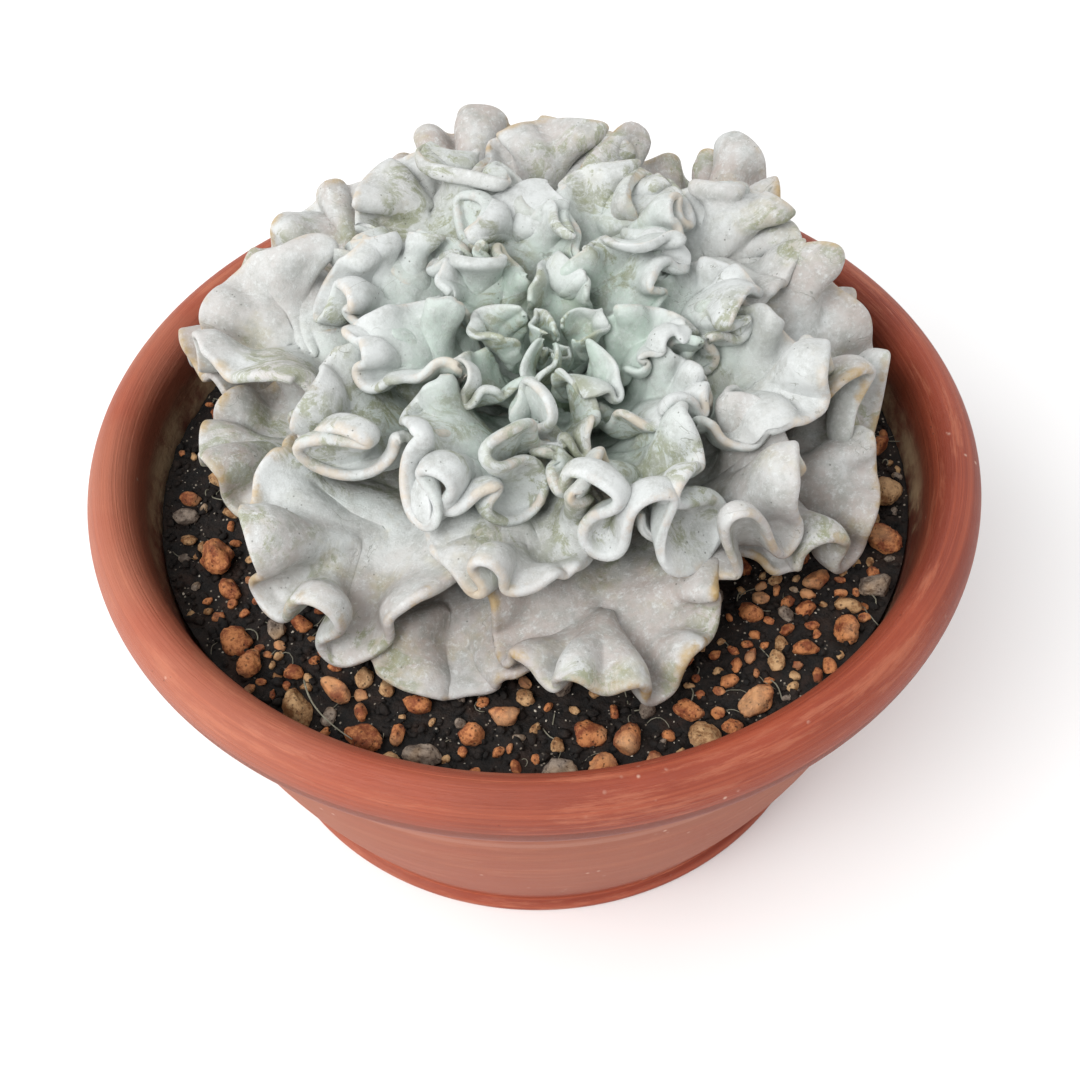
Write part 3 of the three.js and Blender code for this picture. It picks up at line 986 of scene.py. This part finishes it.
def make_granules(ground):
    """A pebble for each CAD granule, and smaller loose ones between them."""
    source = np.random.default_rng(GRANULE_SEED)
    finishes = {
        "clay_orange": granule_clay("clay_orange", "c98350", "7d3d1f"),
        "clay_tan": granule_clay("clay_tan", "c8a073", "80552f"),
        "clay_grey": granule_clay("clay_grey", "998a7c", "574a40"),
    }
    fine_ball, coarse_ball = ball(4), ball(3)
    laid = []
    for node in sorted(n for n in frame["nodes"] if n.startswith("granule_")):
        low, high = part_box(node)
        middle, size = (low + high) / 2, max(high.x - low.x, high.y - low.y)
        spot = np.array([middle.x, middle.y, 0])
        spot[2] = ground.height(spot[0:1], spot[1:2])[0] + 0.2 * size
        shape = tumbled(chip(source, fine_ball[0]), source, 0.3)
        piece = scatter(node.replace("granule", "clay_granule"), finishes[slots[node]],
                        [(shape, fine_ball[1])], [(spot, size * 1.05)])
        own(piece, slots[node], node)
        laid.append((spot, size))
    small = {slot: [] for slot in finishes}
    for _ in range(GRANULE_TRIES):
        azimuth = source.uniform(-180, 180)
        reach = ground.radius * math.sqrt(source.uniform(0.4, 0.98))
        if source.uniform() > crowding(azimuth):
            continue
        size = (2.8 + 7.2 * source.uniform() ** 1.6) * MM
        x, y = reach * math.cos(math.radians(azimuth)), reach * math.sin(math.radians(azimuth))
        if reach + size / 2 > ground.radius:
            continue
        if any(math.hypot(x - s[0], y - s[1]) < GRANULE_SPACING * (size + g) for s, g in laid):
            continue
        spot = np.array([x, y, ground.height(np.array([x]), np.array([y]))[0] + 0.18 * size])
        laid.append((spot, size))
        slot = source.choice(list(finishes), p=GRANULE_SHARES)
        small[slot].append((tumbled(chip(source, coarse_ball[0]), source), (spot, size)))
        if len(laid) > GRANULES:
            break
    for slot, pieces in small.items():
        piece = scatter("small_" + slot, finishes[slot], [(p[0], coarse_ball[1]) for p in pieces],
                        [p[1] for p in pieces])
        own(piece, slot)


CRUMBS = 4200
GRAINS = 900


def make_crumbs(ground):
    """Peat crumbs and pale grains, each set a little way into the mix's top."""
    source = np.random.default_rng(CRUMB_SEED)
    grain = ball(1)
    for name, material, count, least, most in (
            ("peat_crumbs", peat(), CRUMBS, 0.8, 4.0), ("pale_grains", pale_grit(), GRAINS, 0.3, 1.0)):
        places, shapes = [], []
        for _ in range(count):
            azimuth = source.uniform(-math.pi, math.pi)
            reach = ground.radius * math.sqrt(source.uniform(0.25, 0.98))
            size = (least + (most - least) * source.uniform() ** 2) * MM
            x, y = reach * math.cos(azimuth), reach * math.sin(azimuth)
            height = ground.height(np.array([x]), np.array([y]))[0]
            places.append((np.array([x, y, height + 0.15 * size]), size))
            rough = grain[0] * 0.5 * source.uniform(0.6, 1.25, (len(grain[0]), 1))
            shapes.append((tumbled(rough * np.array([1, 0.8, 0.6]), source), grain[1]))
        own(scatter(name, material, shapes, places), "potting_mix")


def strand(points, radii, sides):
    """A closed tube along points, as wide at each as radii says."""
    points = np.asarray(points, float)
    along = np.gradient(points, axis=0)
    along /= np.linalg.norm(along, axis=1)[:, None]
    aside = np.cross(along, [0.13, 0.21, 1.0])
    aside /= np.linalg.norm(aside, axis=1)[:, None]
    upward = np.cross(aside, along)
    turns = np.linspace(0, 2 * math.pi, sides, endpoint=False)
    rings = (points[:, None] + np.asarray(radii)[:, None, None] * (
        np.cos(turns)[None, :, None] * aside[:, None] + np.sin(turns)[None, :, None] * upward[:, None]))
    faces = []
    for i in range(len(points) - 1):
        for k in range(sides):
            after = (k + 1) % sides
            here, there = i * sides, (i + 1) * sides
            faces.append([here + k, here + after, there + after, there + k])
    faces.append(list(range(sides))[::-1])
    faces.append([(len(points) - 1) * sides + k for k in range(sides)])
    return rings.reshape(-1, 3), faces


FIBRES = 170
FIBRE_POINTS = 7
FIBRE_SIDES = 5


def make_fibres(ground):
    """Short root threads lying on the mix."""
    source = np.random.default_rng(FIBRE_SEED)
    shapes, places = [], []
    for _ in range(FIBRES):
        azimuth = source.uniform(-math.pi, math.pi)
        reach = ground.radius * math.sqrt(source.uniform(0.35, 0.95))
        heading = source.uniform(0, 2 * math.pi) + np.linspace(0, source.normal() * 1.4, FIBRE_POINTS)
        length = source.uniform(3, 11) * MM
        steps = np.stack([np.cos(heading), np.sin(heading)], 1) * length / FIBRE_POINTS
        path = np.cumsum(steps, axis=0) + [reach * math.cos(azimuth), reach * math.sin(azimuth)]
        arch = np.sin(np.linspace(0, math.pi, FIBRE_POINTS))
        lift = 0.5 * MM + 1.2 * MM * arch * source.uniform(0, 1)
        points = np.column_stack([path, ground.height(path[:, 0], path[:, 1]) + lift])
        radii = np.full(FIBRE_POINTS, source.uniform(0.08, 0.2) * MM)
        shapes.append(strand(points, radii, FIBRE_SIDES))
        places.append((np.zeros(3), 1))
    own(scatter("peat_fibres", root_fibre(), shapes, places), "potting_mix")


HAIR_POINTS = 24
HAIR_SIDES = 8
HAIR_LIFT = 2 * MM


def make_hair(ground):
    """One long pale root hair, lying over the mix at the front left."""
    share = np.linspace(0, 1, HAIR_POINTS)
    azimuth = np.radians(-128.5 + 12 * share)
    reach = ground.radius * (0.895 + 0.075 * share + 0.02 * np.sin(share * math.pi))
    x, y = reach * np.cos(azimuth), reach * np.sin(azimuth)
    arch = (3.2 + 2.5 * np.sin(share * math.pi)) * MM
    points = np.column_stack([x, y, ground.level + HAIR_LIFT + arch])
    tube, faces = strand(points, np.linspace(0.28, 0.16, HAIR_POINTS) * MM, HAIR_SIDES)
    hair = add_mesh("root_hair", tube, faces, root_fibre())
    own(hair, "potting_mix")


# ---------------------------------------------------------------- floor, light, camera

FLOOR_REACH = 40
LIT_POINT = (0, 0, 0.1)
LAMPS = (
    ("key", (-0.5, -0.62, 0.95), 0.6, 9.8),
    ("left", (-0.9, 0.1, 0.7), 0.7, 3),
    ("back", (0.6, 0.7, 0.6), 0.5, 1.2),
)
WORLD_LIGHT = 0.78

RIM_MIDDLE = (0, 0, 0.1104)
CAMERA_DISTANCE = 0.400
CAMERA_ELEVATION = math.radians(45.28)
CAMERA_YAW = math.radians(0.171)
CAMERA_PITCH = math.radians(-4.203)
CAMERA_ROLL = math.radians(-1.838)
LENS = 44.65
SENSOR_WIDTH = 36
NEAREST_SEEN = 0.01


def make_floor():
    """A floor that runs out of sight on every side."""
    corners = [(x * FLOOR_REACH, y * FLOOR_REACH, 0) for x, y in ((-1, -1), (1, -1), (1, 1), (-1, 1))]
    add_mesh("floor", corners, [(0, 1, 2, 3)], pale_floor())


def make_light(name, place, size, power):
    """A soft square lamp, its size in metres and its power in watts."""
    data = bpy.data.lights.new(name, "AREA")
    data.size = size
    data.energy = power
    lamp = bpy.data.objects.new(name, data)
    lamp.location = place
    lamp.rotation_euler = (Vector(LIT_POINT) - Vector(place)).to_track_quat("-Z", "Y").to_euler()
    bpy.context.scene.collection.objects.link(lamp)


def swung(first, second, angle):
    """Two square directions turned by an angle, the first towards the second."""
    return (
        first * math.cos(angle) + second * math.sin(angle),
        second * math.cos(angle) - first * math.sin(angle))


def make_camera():
    """The viewing angle: 45 degrees above the rim, 0.4 m from its middle."""
    back = Vector((0, -math.cos(CAMERA_ELEVATION), math.sin(CAMERA_ELEVATION)))
    ahead, right = -back, Vector((1, 0, 0))
    up = right.cross(ahead)
    ahead, right = swung(ahead, right, CAMERA_YAW)
    ahead, up = swung(ahead, up, CAMERA_PITCH)
    right, up = swung(right, up, CAMERA_ROLL)
    data = bpy.data.cameras.new("camera")
    data.lens = LENS
    data.sensor_width = SENSOR_WIDTH
    data.clip_start = NEAREST_SEEN
    camera = bpy.data.objects.new("camera", data)
    bpy.context.scene.collection.objects.link(camera)
    spot = Vector(RIM_MIDDLE) + back * CAMERA_DISTANCE
    turned = Matrix((right, up, -ahead)).transposed().to_4x4()
    camera.matrix_world = Matrix.Translation(spot) @ turned
    bpy.context.scene.camera = camera


def make_studio():
    """Plain soft light: a white surround and three lamps."""
    world = bpy.data.worlds.new("studio")
    world.use_nodes = True
    background = world.node_tree.nodes["Background"]
    background.inputs["Color"].default_value = (1, 1, 1, 1)
    background.inputs["Strength"].default_value = WORLD_LIGHT
    bpy.context.scene.world = world
    bpy.context.scene.view_settings.view_transform = "Standard"
    for lamp in LAMPS:
        make_light(*lamp)


make_pot()
ground = Ground()
make_mix(ground)
make_granules(ground)
make_crumbs(ground)
make_fibres(ground)
make_hair(ground)
frame["nodes"]["stem"].data.materials[0] = dry_bark()
make_leaves()
make_floor()
make_studio()
make_camera()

- YOUR GOAL: Copy out every line in the listing where the word "finishes" appears.

- ANSWER TO THE PROBLEM:
Write part 3 of the three.js and Blender code for this picture. It picks up at line 986 of scene.py. This part finishes it.
    finishes = {
        piece = scatter(node.replace("granule", "clay_granule"), finishes[slots[node]],
    small = {slot: [] for slot in finishes}
        slot = source.choice(list(finishes), p=GRANULE_SHARES)
        piece = scatter("small_" + slot, finishes[slot], [(p[0], coarse_ball[1]) for p in pieces],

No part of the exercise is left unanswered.